Katrina Picariello

Dublin vet student Katrina Picariello volunteered with a VetAid project in Tanzania

I keep wondering even after the trip what I did to deserve such an experience.

I will never forget the feeling I had as our car pulled up to the first boma (enclosed family camp) and I was greeted by a large group of Maasai women and children.  They opened the car door, took my hands and pulled me out of the car.  They were all smiles and laughter as they spoke to me in Swahili.  It was one of the warmest and greatest welcomes I have ever felt.  I was overwhelmed by their willingness to embrace a total stranger and foreigner into their circle for a brief meeting.  They were excited about the progress they had made in their community and education and grateful for all the help VETAID was giving them.  They showed me all the beadwork that they had made and how they could write their names.  I felt privileged to be part of their meeting.

Foot and mouth disease conjures up visions of mass hysteria in developed countries.  In Tanzania it is endemic and is just part of a herd’s life history.  The infection seems to be mild with only mouth ulcers.  Rarely do they find other wounds.  They do not isolate the animal unless it is severely affected.  There are no fancy diagnostics or treatments and it is treated until the infection resolves.  They simply wash the ulcers with salt water or urine and potassium permanganate. Ndanu, the vet, could not believe how much of a big deal FMD is in Ireland and the UK and he could not understand why we reacted the way we did.  Developed countries have to worry about the economic repercussions of exotic diseases as it relates to farm losses, trade restrictions and public health.  Tanzania does not.

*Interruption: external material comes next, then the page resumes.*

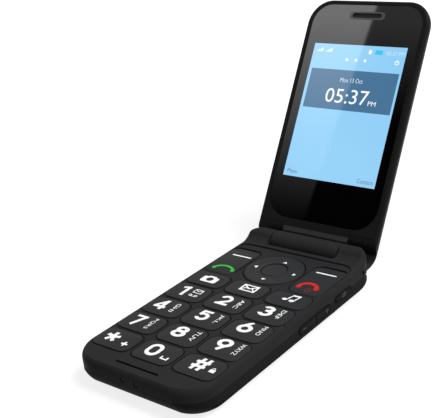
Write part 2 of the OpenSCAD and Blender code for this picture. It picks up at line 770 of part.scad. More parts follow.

It is with a heavy heart that I leave Tanzania and VetAid.  They have done so much for me.  You cannot address the problems facing African livestock without first addressing the people who are affected by their livestock and their relationship to them. I keep wondering even after the trip what I did to deserve such an experience.  I think fundraising was the very least I could do.  Vivianne in the Arusha office gave me a kanga (traditional East African cloth worn by women that can be fashioned in various ways as a skirt, top, etc.).  It has a saying along the bottom that translates as, “We have stayed with you in kindness. Go and live in peace.”